Week 13: 141.9 lbs, lost 1.1 lbs from Week 11
Week 14: none, no pressure!

I have a month left till graduation and I'm happy to be nearing the finish line.
Not so happy about my weight, but I guess that is typical me.

Weight gain and loss has been unpredictable and I feel as though I have only maintained my weight during this stressful time in my life.  Maintaining is not so bad, but as I reflect back on wanting to be 130 lbs by Graduation...I wonder if I set my goal too high for 3 months...is it unrealistic to really lose about 15 lbs in that short amount of time?

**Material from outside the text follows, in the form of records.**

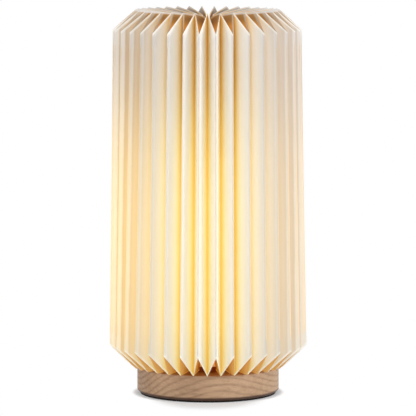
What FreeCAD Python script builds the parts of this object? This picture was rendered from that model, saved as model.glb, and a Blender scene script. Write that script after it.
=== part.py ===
import FreeCAD, Part
import math
import os
from FreeCAD import Vector

# Pleated paper table lamp, cordless, on a turned wooden base.
# Millimetres, +Z up. The origin is under the middle of the foot, on the table.
# The front looks along -Y and has a valley fold in its middle. The charging socket is at the back.

# ---- Driving dimensions ----
lamp_height = 300.0

# Turned base, its foot pad and the cover that closes it from below
base_radius = 55.4
wood_thickness = 19.5
base_bevel = 1.6
base_top_round = 0.6
base_roof = 5.0
recess_radius = 40.5
rear_pocket_wall = 4.8
rear_pocket_half_width = 24.0
foot_thickness = 1.5
foot_inset = 2.4
cover_thickness = 2.0
cover_radius = 51.5
cover_gap = 0.2

# Ballast and battery
ballast_thickness = 3.0
ballast_gap = 1.0
battery_length = 44.0
battery_width = 30.0
battery_thickness = 7.0
battery_middle_y = -16.0
battery_round = 2.0
foam_margin = 3.0

# Control board and what stands on it
board_thickness = 1.6
board_half_width = 17.0
board_front_y = 6.0
board_rim_gap = 3.1
board_screw_x = 13.5
board_screw_near_y = 10.0
board_screw_far_y = 30.0
spacer_height = 2.0
spacer_radius = 2.6
plug_length = 5.0
plug_width = 6.0
plug_height = 3.0
battery_plug_x = -9.0
charger_x = 4.0
charger_y = 33.0
charger_side = 4.0
charger_height = 1.0
driver_x = 1.0
driver_y = 18.0
driver_length = 6.0
driver_width = 5.0
driver_height = 1.4
coil_x = -7.0
coil_y = 26.0
coil_radius = 2.6
coil_height = 3.0

# Charging socket and its bezel
socket_width = 8.94
socket_height = 3.26
socket_wall = 0.3
socket_length = 9.8
socket_sunk = 0.8
socket_back_wall = 1.0
tongue_width = 6.7
tongue_thickness = 0.7
tongue_sunk = 0.8
tongue_block_length = 2.2
bezel_width = 14.0
bezel_height = 7.0
bezel_sunk = 0.3

# Power button, its switch and the charge light
button_angle = 17.0
button_radius = 3.2
button_flange_radius = 4.0
button_flange_thickness = 1.2
button_proud = 0.9
button_round = 0.4
button_travel = 0.8
switch_length = 5.5
switch_width = 6.0
switch_front_gap = 3.0
plunger_radius = 1.5
plunger_depth = 1.5
light_angle = -17.0
light_radius = 1.2
light_sunk = 0.1

# Light core: flange, post, lamp boards and diffuser
flange_radius = 29.0
flange_thickness = 3.0
spigot_height = 4.0
spigot_wall = 3.2
core_screw_circle = 25.6
post_side = 16.0
post_head_gap = 3.0
link_board_radius = 16.0
link_board_thickness = 1.2
strip_width = 10.0
strip_thickness = 1.0
strip_end_gap = 4.0
chip_side = 3.0
chip_thickness = 0.7
chips_per_strip = 9
diffuser_radius = 22.0
diffuser_wall = 1.6
diffuser_height = 126.0
cap_thickness = 2.0
cap_depth = 5.0
cap_round = 1.2
lead_radius = 0.65
lead_half_pitch = 1.5
led_lead_y = 11.5
wire_hole_radius = 3.2
centre_hole_radius = 5.0

# Shade: one pleated sheet of paper, turned inward at both ends on zigzag creases, and its collar.
# A crease slope is the rise of the zigzag over the depth of a pleat.
pleat_count = 35
ridge_radius = 77.4
valley_radius = 58.8
top_draw_in = 3.2
paper_thickness = 0.4
top_crease_slope = 0.833333
bottom_crease_slope = 0.924731
top_hole_radius = 15.0
collar_seat_gap = 0.2
collar_glue_gap = 0.1
collar_floor = 2.0
collar_wall = 0.8
collar_height = 4.0
collar_width = 6.6
collar_flange_gap = 1.0

# Magnets that seat the shade
magnet_count = 4
magnet_inset = 3.2
magnet_radius = 2.5
magnet_thickness = 2.0

# Fasteners
cover_screw_radius = 1.5
cover_screw_length = 9.0
cover_head_radius = 2.9
cover_head_height = 1.2
cover_screw_count = 4
board_screw_radius = 1.0
board_head_radius = 1.9
board_head_height = 1.2
board_screw_bite = 2.0
core_screw_radius = 1.4
core_screw_bite = 4.0
core_head_radius = 2.6
core_head_height = 1.6
core_screw_count = 3
post_screw_radius = 2.0
post_screw_bite = 10.0
post_head_radius = 3.6
post_head_height = 3.0

# Clearances
hole_gap = 0.05
slide_gap = 0.3
fit_gap = 0.1

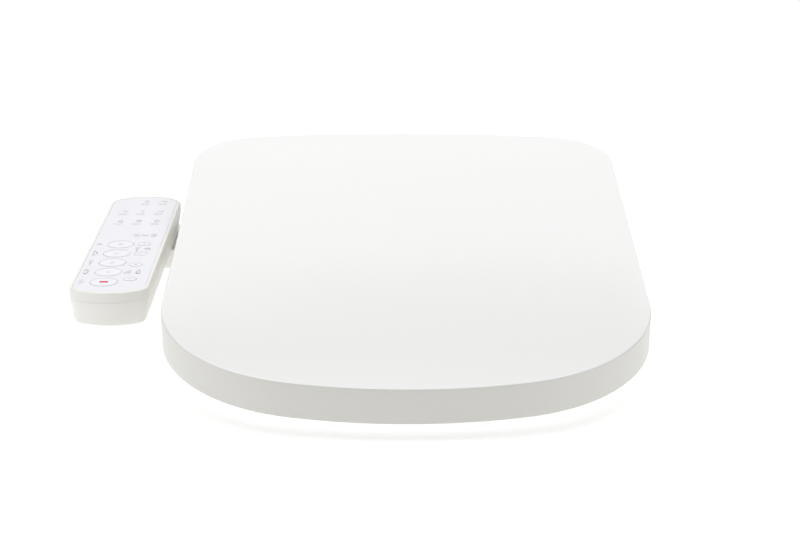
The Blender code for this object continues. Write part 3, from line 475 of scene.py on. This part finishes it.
def metal(name, colour, roughness, stretch):
    """Turned or drawn metal: its tool marks run across one axis."""
    look = bpy.data.materials.new(name)
    look.use_nodes = True
    tree = look.node_tree
    shader = tree.nodes["Principled BSDF"]
    shader.inputs["Base Color"].default_value = linear(colour)
    shader.inputs["Metallic"].default_value = 1
    place = add_node(tree, "ShaderNodeTexCoord").outputs["Object"]
    across = add_node(tree, "ShaderNodeMapping", links={"Vector": place})
    across.inputs["Scale"].default_value = stretch
    marks = add_node(tree, "ShaderNodeTexNoise", {"Scale": 900.0, "Detail": 2.0},
                     {"Vector": across.outputs["Vector"]})
    worn = add_node(tree, "ShaderNodeMapRange", {"To Min": roughness * 0.75, "To Max": roughness * 1.3},
                    {"Value": marks.outputs["Fac"]})
    tree.links.new(worn.outputs["Result"], shader.inputs["Roughness"])
    bump = add_node(tree, "ShaderNodeBump", {"Strength": 0.25, "Distance": 0.00002},
                    {"Height": marks.outputs["Fac"]})
    tree.links.new(bump.outputs["Normal"], shader.inputs["Normal"])
    return look


# Drawn stainless steel with fine marks round it, and turned brass.
stainless_steel = metal("stainless_steel", "#C9CACB", 0.28, (6, 1, 1))
turned_brass = metal("turned_brass", "#C9A35E", 0.3, (1, 1, 6))

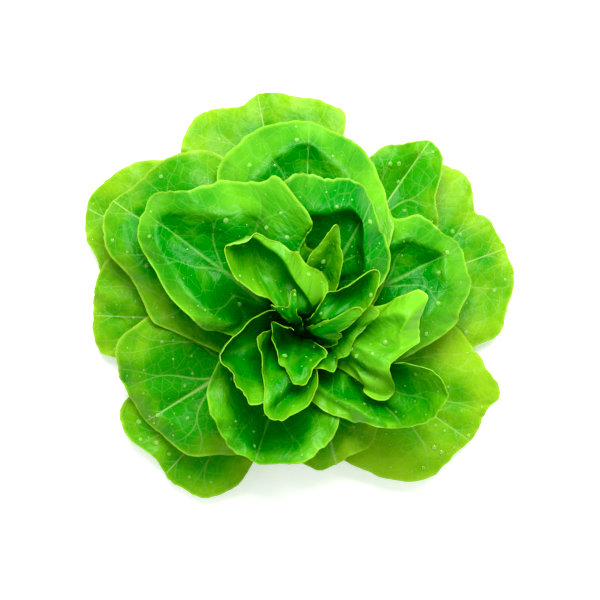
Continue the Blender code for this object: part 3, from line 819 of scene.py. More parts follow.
class Rosette:
    """All the leaves of the head."""

    def __init__(self, leaves: tuple, habit: Habit, form: BladeForm) -> None:
        """Lays out each leaf's blade.

        Args:
            leaves: the leaves' values, in the order of their solids.
            habit: how the head grows.
            form: what every blade has in common.
        """
        self.habit, self.form = habit, form
        self.blades = [Blade(leaf, k + 1, habit, form) for k, leaf in enumerate(leaves)]

    def grow(self) -> list[Grown]:
        """Settles every leaf as its solid is, then adds its fine relief between its neighbours.

        Returns:
            The finished leaves, from the outermost to the innermost.
        """
        stack = Stack(reach=4, foot_reach=5)
        sheets = []
        for blade in self.blades:
            columns, rows = RELIEFS[blade.leaf.group].grid
            sheets.append(blade.settle(columns, rows, stack, teeth=True))
            solid = blade.settle(*self.form.solid_grid, stack)
            stack.add(solid.way, solid.bearing, solid.layer)
        lids = self.lids(sheets)
        below = Stack(reach=1, foot_reach=0)
        grown = []
        for blade, sheet, lid in zip(self.blades, sheets, lids):
            grown.append(self.finish(blade, sheet, lid, below))
        return grown

    def lids(self, sheets: list[Sheet]) -> list[Array]:
        """Finds what lies on each leaf.

        Args:
            sheets: the leaves, as their solids lie.

        Returns:
            For each leaf, the lowest layer of the leaves inside it, at each of its places.
        """
        above = Stack(reach=1, foot_reach=0, nothing_yet=-2.0)
        lids = []
        for sheet in reversed(sheets):
            lids.append(-above.read(sheet.way, sheet.bearing))
            depth = self.habit.depth(sheet.way, sheet.layer)
            above.add(sheet.way, sheet.bearing, sheet.thickness / depth - sheet.layer)
        return lids[::-1]

    def finish(self, blade: Blade, sheet: Sheet, lid: Array, below: Stack) -> Grown:
        """Adds the fine relief to a leaf, and gives it its outer face.

        Args:
            blade, sheet: the leaf, as its solid lies.
            lid: the layer that it must stay under.
            below: the finished leaves outside it, to which it is added.

        Returns:
            The finished leaf.
        """
        relief = RELIEFS[blade.leaf.group]
        depth = self.habit.depth(sheet.way, sheet.layer)
        phase = relief.phase(blade, sheet)
        thickness = relief.thickness(blade, sheet)
        wanted = sheet.layer + relief.heights(blade, sheet, phase) / depth
        kept = (relief.floor_share * thickness + relief.gap) / depth
        floor = np.maximum(below.read(sheet.way, sheet.bearing) + kept, self.form.lowest_layer)
        layer = relief.limit(wanted, floor, lid - relief.gap / depth)
        below.add(sheet.way, sheet.bearing, layer)
        inner = self.habit.place(sheet.way, sheet.bearing, layer)
        outer = inner - thickness[..., None] * self.normals(inner)
        outer[..., 2] = np.maximum(outer[..., 2], relief.lowest)
        place = np.stack([sheet.around, sheet.out, phase], -1)
        flat = np.stack([sheet.across, sheet.along, self.period(sheet, phase)], -1)
        return Grown(blade.leaf, inner, outer, place, flat)

    @staticmethod
    def normals(points: Array) -> Array:
        """Finds which way a blade faces, the same on both sides of the midrib.

        Args:
            points: the blade's grid, in mm.

        Returns:
            Unit normals towards the heart.
        """
        du, dv = np.gradient(points, axis=0), np.gradient(points, axis=1)
        normal = np.cross(dv, du)
        normal[:, 0] = normal[:, 1]
        normal[:, 0] = normal[:, 0] + normal[::-1, 0]
        normal[0], normal[-1] = normal[1], normal[-2]
        return normal / np.maximum(np.linalg.norm(normal, axis=-1, keepdims=True), 1e-9)

    @staticmethod
    def period(sheet: Sheet, phase: Array) -> Array:
        """Finds how far side veins are apart.

        Args:
            sheet: the leaf, as its solid lies.
            phase: the count of side veins.

        Returns:
            The distance from a vein to the next, in mm, within what the finish can use.
        """
        du = np.stack([np.gradient(sheet.across, axis=0), np.gradient(sheet.along, axis=0)])
        dv = np.stack([np.gradient(sheet.across, axis=1), np.gradient(sheet.along, axis=1)])
        area = np.abs(du[0] * dv[1] - du[1] * dv[0]) / np.maximum(np.hypot(*dv), 1e-6)
        step = np.maximum(np.abs(np.gradient(phase, axis=0)), 1e-6)
        return np.clip(area / step, *VEINS_APART)


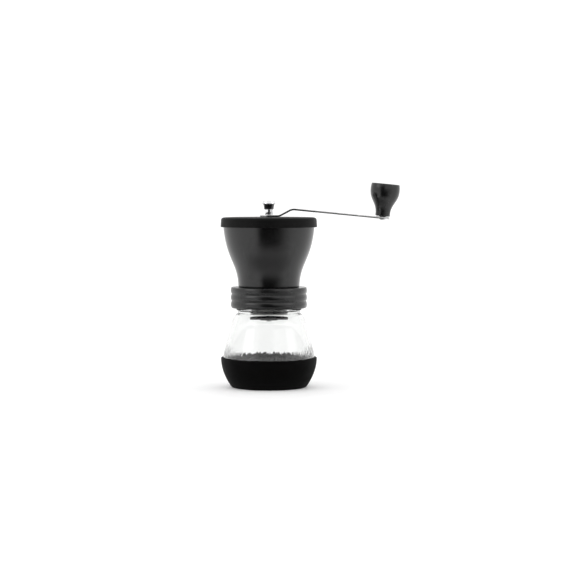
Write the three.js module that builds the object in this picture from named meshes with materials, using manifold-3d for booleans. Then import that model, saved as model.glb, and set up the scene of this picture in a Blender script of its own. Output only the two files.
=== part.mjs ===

I won't lie, I am disappointed in myself for not trying harder.  But I am at peace for not gaining weight...i hope!  I think I was meant to feel 140 and be 140 at this time of my life.  A part of me just didn't want to be that big in my graduation photos for the invitations that will be mailed out this week.  I'm not vain, there's a lot of sadness in my heart when I think of myself as 140 and my mom only being 10 lbs heavier than me.  It hurts to feel so young and have so little control of my body.  It hurts more to feel so much pressure from someone so close.


I can't wait to graduate and get a job, living at home has damaged my self-esteem and I don't want to be one of those people that has everything and is still so unhappy with life.